Null or empty graph (no nodes or edges)
How to Handle:
Return an empty list immediately as there are no paths to consider.
Source and destination are the same node
How to Handle:
If source and destination are the same, any edge connected to that node is on a shortest path of length 0, so return those edges, or empty list if no such edges exist.
Graph is disconnected, no path exists between source and destination
How to Handle:
Dijkstra's or similar shortest path algorithms will not find a path; return an empty list.
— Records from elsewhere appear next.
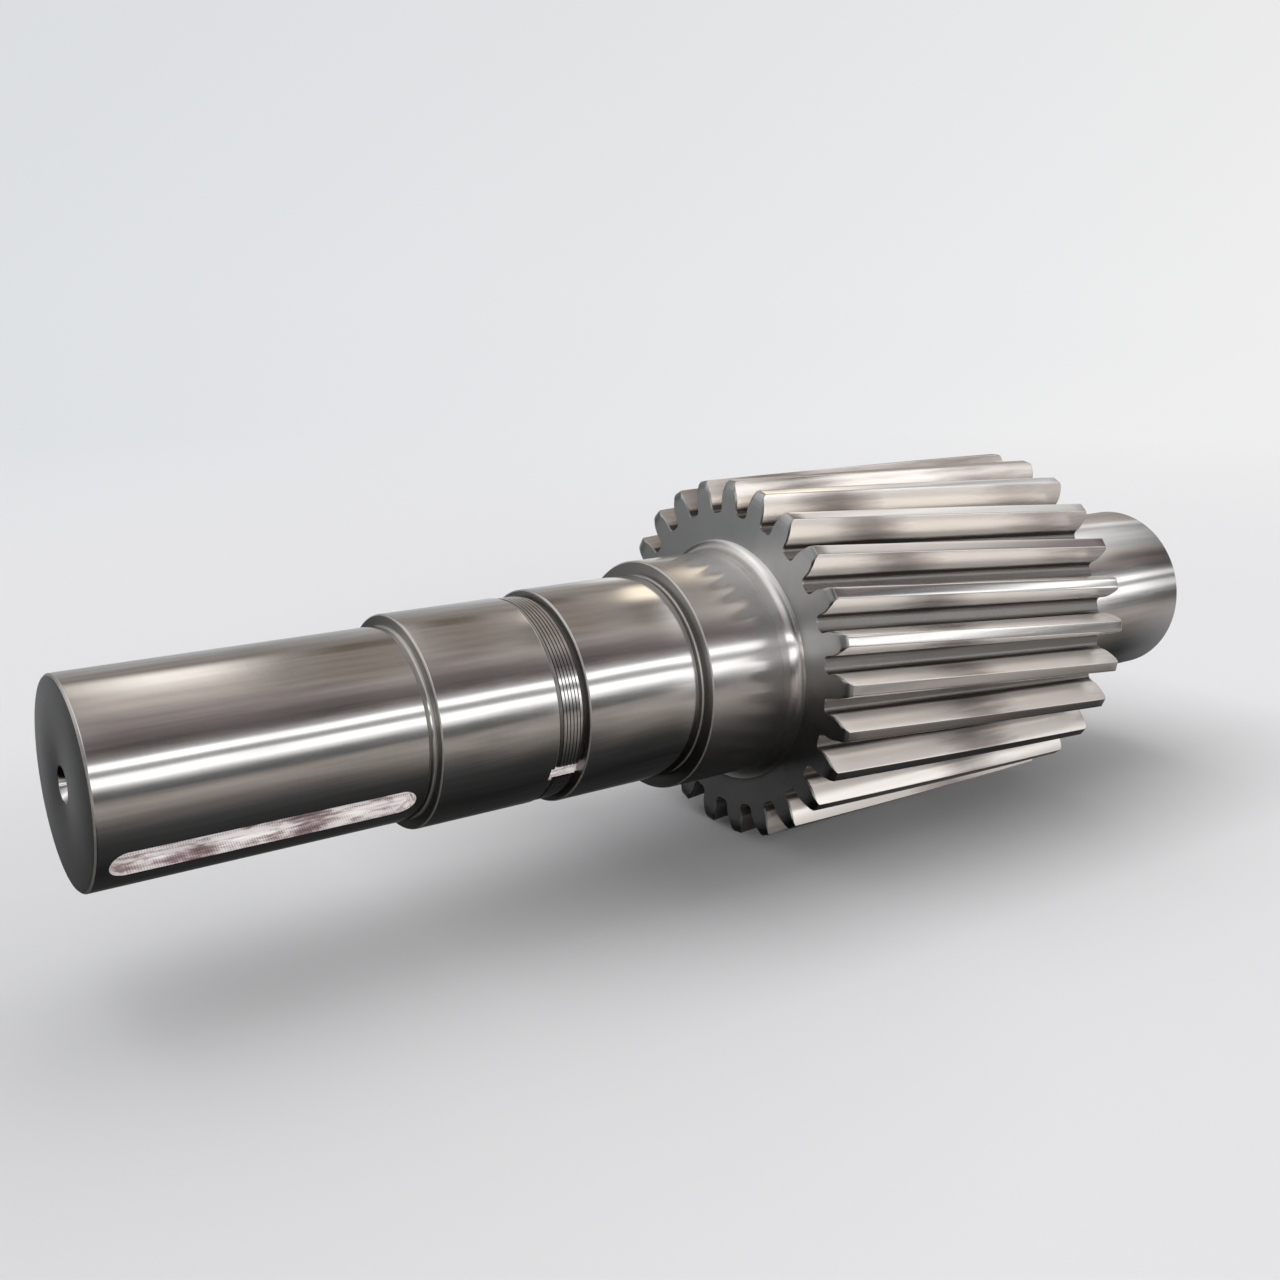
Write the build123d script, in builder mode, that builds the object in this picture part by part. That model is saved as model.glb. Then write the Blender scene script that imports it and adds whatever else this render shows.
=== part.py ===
from build123d import *
from math import acos, atan, cos, pi, radians, sin, tan
import os

os.makedirs("parts", exist_ok=True)

# Helical pinion shaft, turned and cut from one forging. Millimetres.
# It is drawn standing on its drive end, with its axis along +Z, and laid down
# along +X at the end, so the drive end faces -X and the teeth rest below.

# Lengths of the turned sections, in order from the drive end
DRIVE_LENGTH = 160.0  # keyed seat for a coupling hub
SEAL_LENGTH = 67.0  # ground band under the shaft seal
THREAD_LENGTH = 16.0  # locknut thread
BEARING_LENGTH = 73.5  # seat of the bearing beside the locknut
COLLAR_LENGTH = 60.0  # collar between the bearing and the teeth
FACE_WIDTH = 234.5  # length of the teeth
FAR_COLLAR_LENGTH = 17.0  # collar on the far side of the teeth
FAR_BEARING_LENGTH = 114.5  # seat of the far bearing

# Diameters of the same sections
DRIVE_DIAMETER = 100.0
SEAL_DIAMETER = 111.0
THREAD_DIAMETER = 110.0
BEARING_DIAMETER = 116.0
COLLAR_DIAMETER = 131.0
FAR_BEARING_DIAMETER = 112.0

# Edges, blends and grinding reliefs
DRIVE_CHAMFER = 1.5
SHOULDER_CHAMFER = 1.2
THREAD_CHAMFER = 1.0
END_CHAMFER = 3.0
GEAR_BLEND = 7.0  # radius from a collar up into a face of the gear
RELIEF_WIDTH = 4.0  # groove that clears the grinding wheel
RELIEF_DEPTH = 1.2
UNDERCUT_WIDTH = 2.5  # groove where the thread runs out
UNDERCUT_DEPTH = 2.0

# Helical involute teeth
TEETH = 25
NORMAL_MODULE = 8.0
PRESSURE_ANGLE = 20.0  # in the normal section
HELIX_ANGLE = 5.25  # right hand
PROFILE_SHIFT = -0.2  # all three factors are in modules
ADDENDUM = 1.0
DEDENDUM = 1.4
ROOT_FILLET = 3.2
TIP_BEVEL_LENGTH = 2.0  # bevel at both ends of each tooth, along the axis
TIP_BEVEL_DEPTH = 4.0  # and towards the axis
FIRST_GAP_ANGLE = 0.6  # gap centre at the near face, turned from straight below
FLANK_POINTS = 4  # points on each involute
STATIONS = 3  # sections that each gap is lofted through
OVERRUN = 12.0  # how far a gap's cutting form reaches past each face

# Sunk keyway with round ends, cut by an end mill
KEYWAY_WIDTH = 16.0
KEYWAY_DEPTH = 6.0
KEYWAY_START = 6.5
KEYWAY_LENGTH = 145.0
KEYWAY_ANGLE = -56.5  # turned from straight below

# Slot for the lock washer's tongue, across the thread
LOCK_SLOT_WIDTH = 8.0
LOCK_SLOT_DEPTH = 3.5
LOCK_SLOT_LENGTH = 21.0
LOCK_SLOT_OVERLAP = 2.0  # how far it runs into the bearing seat
LOCK_SLOT_ANGLE = -60.0

# Lathe centre holes in both ends
CENTRE_PILOT_DIAMETER = 8.0
CENTRE_MOUTH_DIAMETER = 17.0
CENTRE_DEPTH = 18.0
CENTRE_CONE_ANGLE = 60.0

# Where each section ends along the axis
drive_end = DRIVE_LENGTH
seal_end = drive_end + SEAL_LENGTH
thread_end = seal_end + THREAD_LENGTH
bearing_end = thread_end + BEARING_LENGTH
collar_end = bearing_end + COLLAR_LENGTH
gear_end = collar_end + FACE_WIDTH
far_collar_end = gear_end + FAR_COLLAR_LENGTH
shaft_end = far_collar_end + FAR_BEARING_LENGTH

# Gear sizes in the section across the axis
helix = radians(HELIX_ANGLE)
pitch_radius = NORMAL_MODULE * TEETH / cos(helix) / 2
tip_radius = pitch_radius + (ADDENDUM + PROFILE_SHIFT) * NORMAL_MODULE
root_radius = pitch_radius - (DEDENDUM - PROFILE_SHIFT) * NORMAL_MODULE
normal_pressure = radians(PRESSURE_ANGLE)
pressure = atan(tan(normal_pressure) / cos(helix))
base_radius = pitch_radius * cos(pressure)
cutter_radius = tip_radius + NORMAL_MODULE / 2


def involute(angle):
    """Involute function of a pressure angle, in radians."""
    return tan(angle) - angle


def half_gap(radius):
    """Half the angle of a tooth gap at a radius, in radians."""
    at_pitch = (pi / 2 - 2 * PROFILE_SHIFT * tan(normal_pressure)) / TEETH
    local = acos(min(1.0, base_radius / radius))
    return at_pitch + involute(local) - involute(pressure)


def flank_point(radius, side):
    """Point on one flank of a gap whose middle lies along the local X axis."""
    angle = side * half_gap(radius)
    return (radius * cos(angle), radius * sin(angle))


def helix_turn(distance):
    """Degrees that the teeth turn over a distance along the axis."""
    return distance * tan(helix) / pitch_radius * 180 / pi


# Turned blank: every step, relief, chamfer and blend in one half section
with BuildPart() as shaft:
    with BuildSketch(Plane.XZ):
        with BuildLine():
            Polyline(
                (0, 0),
                (DRIVE_DIAMETER / 2 - DRIVE_CHAMFER, 0),
                (DRIVE_DIAMETER / 2, DRIVE_CHAMFER),
                (DRIVE_DIAMETER / 2, drive_end - RELIEF_WIDTH),
                (DRIVE_DIAMETER / 2 - RELIEF_DEPTH, drive_end - RELIEF_WIDTH * 0.7),
                (DRIVE_DIAMETER / 2 - RELIEF_DEPTH, drive_end),
                (SEAL_DIAMETER / 2 - SHOULDER_CHAMFER, drive_end),
                (SEAL_DIAMETER / 2, drive_end + SHOULDER_CHAMFER),
                (SEAL_DIAMETER / 2, seal_end - THREAD_CHAMFER),
                (THREAD_DIAMETER / 2 - THREAD_CHAMFER, seal_end),
                (THREAD_DIAMETER / 2, seal_end + THREAD_CHAMFER),
                (THREAD_DIAMETER / 2, thread_end - UNDERCUT_WIDTH * 1.4),
                (THREAD_DIAMETER / 2 - UNDERCUT_DEPTH, thread_end - UNDERCUT_WIDTH),
                (THREAD_DIAMETER / 2 - UNDERCUT_DEPTH, thread_end),
                (BEARING_DIAMETER / 2 - SHOULDER_CHAMFER, thread_end),
                (BEARING_DIAMETER / 2, thread_end + SHOULDER_CHAMFER),
                (BEARING_DIAMETER / 2, bearing_end - RELIEF_WIDTH),
                (BEARING_DIAMETER / 2 - RELIEF_DEPTH, bearing_end - RELIEF_WIDTH * 0.7),
                (BEARING_DIAMETER / 2 - RELIEF_DEPTH, bearing_end),
                (COLLAR_DIAMETER / 2 - SHOULDER_CHAMFER, bearing_end),
                (COLLAR_DIAMETER / 2, bearing_end + SHOULDER_CHAMFER),
                (COLLAR_DIAMETER / 2, collar_end - GEAR_BLEND),
            )
            RadiusArc(
                (COLLAR_DIAMETER / 2, collar_end - GEAR_BLEND),
                (COLLAR_DIAMETER / 2 + GEAR_BLEND, collar_end),
                GEAR_BLEND,
            )
            Polyline(
                (COLLAR_DIAMETER / 2 + GEAR_BLEND, collar_end),
                (tip_radius - TIP_BEVEL_DEPTH, collar_end),
                (tip_radius, collar_end + TIP_BEVEL_LENGTH),
                (tip_radius, gear_end - TIP_BEVEL_LENGTH),
                (tip_radius - TIP_BEVEL_DEPTH, gear_end),
                (COLLAR_DIAMETER / 2 + GEAR_BLEND, gear_end),
            )
            RadiusArc(
                (COLLAR_DIAMETER / 2 + GEAR_BLEND, gear_end),
                (COLLAR_DIAMETER / 2, gear_end + GEAR_BLEND),
                GEAR_BLEND,
            )
            Polyline(
                (COLLAR_DIAMETER / 2, gear_end + GEAR_BLEND),
                (COLLAR_DIAMETER / 2, far_collar_end - SHOULDER_CHAMFER),
                (COLLAR_DIAMETER / 2 - SHOULDER_CHAMFER, far_collar_end),
                (FAR_BEARING_DIAMETER / 2 - RELIEF_DEPTH, far_collar_end),
                (FAR_BEARING_DIAMETER / 2 - RELIEF_DEPTH, far_collar_end + RELIEF_WIDTH * 0.7),
                (FAR_BEARING_DIAMETER / 2, far_collar_end + RELIEF_WIDTH),
                (FAR_BEARING_DIAMETER / 2, shaft_end - END_CHAMFER),
                (FAR_BEARING_DIAMETER / 2 - END_CHAMFER, shaft_end),
                (0, shaft_end),
                (0, 0),
            )
        make_face()
    revolve(axis=Axis.Z)

# One tooth gap: the involute gap section, lofted along the helix past both faces
with BuildPart() as tooth_gap:
    for station in range(STATIONS):
        along = (FACE_WIDTH + 2 * OVERRUN) * station / (STATIONS - 1) - OVERRUN
        turn = FIRST_GAP_ANGLE + helix_turn(along)
        section = Plane.XY.offset(collar_end + along).rotated((0, 0, turn))
        with BuildSketch(section):
            with BuildLine():
                step = (cutter_radius - base_radius) / (FLANK_POINTS - 1)
                radii = [base_radius + step * i for i in range(FLANK_POINTS)]
                left = Spline(*[flank_point(r, 1) for r in radii])
                right = Spline(*[flank_point(r, -1) for r in radii])
                half_base = half_gap(base_radius)
                root_left = (root_radius * cos(half_base), root_radius * sin(half_base))
                root_right = (root_left[0], -root_left[1])
                left_wall = Line(left @ 0, root_left)
                right_wall = Line(right @ 0, root_right)
                floor = ThreePointArc(root_left, (root_radius, 0), root_right)
                mouth = Line(left @ 1, right @ 1)
            make_face()
            corners = vertices().sort_by(Axis.X)[:2]
            fillet(corners, radius=ROOT_FILLET)
    loft()

with shaft:
    # The gaps leave the teeth standing
    with PolarLocations(0, TEETH):
        add(tooth_gap.part, mode=Mode.SUBTRACT)

    # Keyway for the coupling hub
    key_plane = Plane(
        origin=(0, 0, KEYWAY_START + KEYWAY_LENGTH / 2),
        x_dir=(0, 0, 1),
        z_dir=(cos(radians(KEYWAY_ANGLE)), sin(radians(KEYWAY_ANGLE)), 0),
    )
    with BuildSketch(key_plane.offset(DRIVE_DIAMETER / 2 - KEYWAY_DEPTH)):
        SlotOverall(KEYWAY_LENGTH, KEYWAY_WIDTH)
    extrude(amount=2 * KEYWAY_DEPTH, mode=Mode.SUBTRACT)

    # Slot across the thread for the tongue of the lock washer
    slot_plane = Plane(
        origin=(0, 0, thread_end + LOCK_SLOT_OVERLAP - LOCK_SLOT_LENGTH / 2),
        x_dir=(0, 0, 1),
        z_dir=(cos(radians(LOCK_SLOT_ANGLE)), sin(radians(LOCK_SLOT_ANGLE)), 0),
    )
    with BuildSketch(slot_plane.offset(THREAD_DIAMETER / 2 - LOCK_SLOT_DEPTH)):
        Rectangle(LOCK_SLOT_LENGTH, LOCK_SLOT_WIDTH)
    extrude(amount=2 * LOCK_SLOT_DEPTH, mode=Mode.SUBTRACT)

    # Centre holes, which the shaft was turned and ground between
    with Locations(Location((0, 0, 0), (180, 0, 0)), Location((0, 0, shaft_end))):
        CounterSinkHole(
            radius=CENTRE_PILOT_DIAMETER / 2,
            counter_sink_radius=CENTRE_MOUTH_DIAMETER / 2,
            depth=CENTRE_DEPTH,
            counter_sink_angle=CENTRE_CONE_ANGLE,
        )

pinion_shaft = shaft.part.rotate(Axis.Y, 90)
pinion_shaft.label = "pinion_shaft"
export_step(pinion_shaft, "parts/pinion_shaft.step")
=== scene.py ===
"""Dressed model and studio for a helical pinion shaft.

The shaft is one forging: a keyed drive end, a seal band, a locknut thread, a bearing seat,
a collar that blends into a wide helical gear, and a far journal. Lengths inside the classes
are millimetres, as on a workshop drawing, and every mesh is built in metres in the frame of
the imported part, with the shaft's axis along +X and the drive end's face at x = 0. Lengths
inside the finishes and the studio are metres.
"""

from __future__ import annotations

import logging
import math
from dataclasses import dataclass
from enum import Enum, IntEnum
from typing import Callable

import bmesh
import bpy
from mathutils import Matrix, Vector

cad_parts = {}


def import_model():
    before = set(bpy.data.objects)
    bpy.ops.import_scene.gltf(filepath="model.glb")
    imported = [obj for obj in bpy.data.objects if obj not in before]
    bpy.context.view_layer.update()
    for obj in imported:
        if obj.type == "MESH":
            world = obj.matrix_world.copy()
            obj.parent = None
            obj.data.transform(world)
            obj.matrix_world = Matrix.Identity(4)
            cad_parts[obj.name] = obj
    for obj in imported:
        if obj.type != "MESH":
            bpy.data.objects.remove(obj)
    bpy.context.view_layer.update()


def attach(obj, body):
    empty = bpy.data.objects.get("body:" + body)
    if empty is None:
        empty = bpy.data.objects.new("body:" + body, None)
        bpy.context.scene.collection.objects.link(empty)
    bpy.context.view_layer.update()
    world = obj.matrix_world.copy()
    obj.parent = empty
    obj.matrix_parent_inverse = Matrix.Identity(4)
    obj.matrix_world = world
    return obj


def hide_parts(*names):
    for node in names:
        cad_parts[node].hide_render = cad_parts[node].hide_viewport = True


LOG = logging.getLogger("pinion_shaft")
MM = 0.001
NODE = "pinion_shaft"
SEGMENTS = 320  # steps in a full turn of the spun forms
SAME_PLACE = 1e-7  # metres within which two places are the same
SAME_TOOTH_END = 2e-6  # metres within which two neighbouring teeth meet
FLAT = 0.9  # share of a normal along the shaft from which a face is an end face
SLANTED = 0.4  # share from which a face is a chamfer

Point = tuple[float, float]
Colour = tuple[float, float, float]
Corner = bmesh.types.BMVert
Edge = bmesh.types.BMEdge
Form = bmesh.types.BMesh
Material = bpy.types.Material
Outputs = bpy.types.NodeOutputs
Piece = bpy.types.Object
Socket = bpy.types.NodeSocket
Value = Socket | float
Marks = tuple[Socket, Socket]


class Surface(IntEnum):
    """Material slots of a steel piece, in the order in which they are given to its mesh."""

    GROUND = 0
    FACE = 1
    FLANK = 2
    MILLED = 3
    GROOVE = 4
    TURNED = 5
    RIM = 6


# ---------------------------------------------------------------------------------------
# Finishes
# ---------------------------------------------------------------------------------------


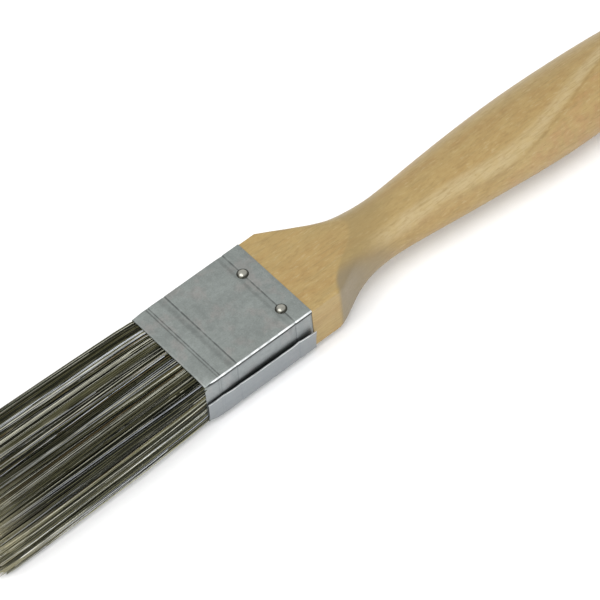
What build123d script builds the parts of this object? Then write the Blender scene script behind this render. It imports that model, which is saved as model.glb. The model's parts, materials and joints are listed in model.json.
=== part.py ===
from build123d import *
import math
import os

# A flat paintbrush lying on its back.
# X runs from the filament tips (-X) to the hanging end of the handle (+X), Y is across the width
# with the ferrule's lap seam on -Y, and Z points out of the front face.
# The origin is at the middle of the footprint, on the surface that the brush lies on.

# Driving dimensions, in millimetres.
BRUSH_WIDTH = 25.4
FERRULE_DEPTH = 13.1
FERRULE_LENGTH = 30.2
FILAMENT_REACH = 61.5
HANDLE_REACH = 120.3
GRIP_DEPTH = 16.0

# Ferrule sheet: one strip wrapped round the brush and lapped on its -Y side.
SHEET = 0.3
FOLD_RADIUS = 0.6
LAP_GAP = 0.06
OUTER_FLAP_TOP = -0.4
INNER_FLAP_END = -5.2
BEAD_DEPTH = 0.12
BEADS = ((3.2, 5.2), (6.6, 9.3), (23.4, 26.0))

# Pins through the ferrule into the handle's tenon.
PIN_FROM_MOUTH = 25.7
PIN_SPREAD = 6.55
PIN_SHIFT = -1.05
PIN_SHANK_RADIUS = 0.62
PIN_HOLE_RADIUS = 0.65
PIN_LENGTH = 5.4
PIN_POINT = 1.4
PIN_HEAD_RADIUS = 1.4
PIN_HEAD_HEIGHT = 0.6

# Handle: a tenon that fits the ferrule, a block, then sculpted sides, a neck and a full grip.
BLOCK_WIDTH = 25.2
BLOCK_DEPTH = 12.9
BLOCK_EDGE = 0.6
BLOCK_OUT = 5.2
TENON_WIDTH = 24.6
TENON_DEPTH = 12.3
TENON_EDGE = 0.9
TENON_LENGTH = 13.2
TENON_OVERLAP = 1.0
BEAD_SEAT_DEPTH = 0.2
HOLE_RADIUS = 3.0
HOLE_FROM_END = 11.5
HOLE_SHIFT = -3.8

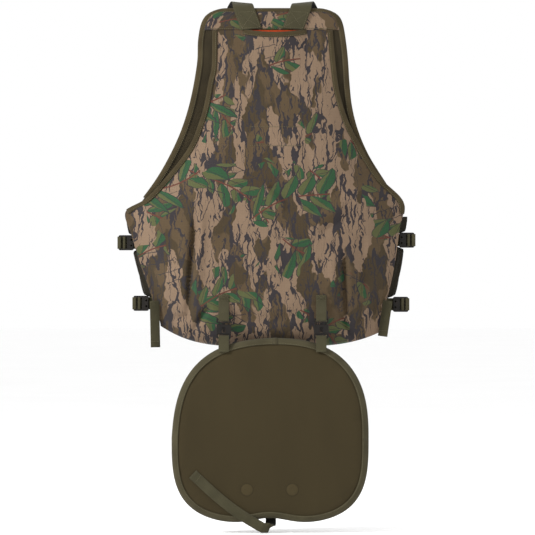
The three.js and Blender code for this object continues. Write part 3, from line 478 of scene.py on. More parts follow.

Negative edge weights (Dijkstra's algorithm will fail)
How to Handle:
Dijkstra's algorithm is not suitable for graphs with negative edge weights; consider using Bellman-Ford, and if a negative cycle is detected, handle appropriately.
Graph contains cycles
How to Handle:
Dijkstra's and Bellman-Ford algorithms can handle cycles; the shortest path algorithm should not get stuck in a cycle unless it's a negative cycle when using Bellman-Ford.
Multiple shortest paths exist between the source and destination using different edges
How to Handle:
The algorithm needs to identify and collect all edges that participate in *any* of the shortest paths.
Integer overflow when calculating path distances with large weights or many edges
How to Handle:
Use a larger data type (e.g., long long in C++) or appropriate overflow handling to prevent incorrect shortest path calculations.
Large graph with many nodes and edges (scalability)
How to Handle:
The shortest path algorithm should be efficient (e.g., Dijkstra's with a priority queue) to handle large graphs within reasonable time and memory constraints.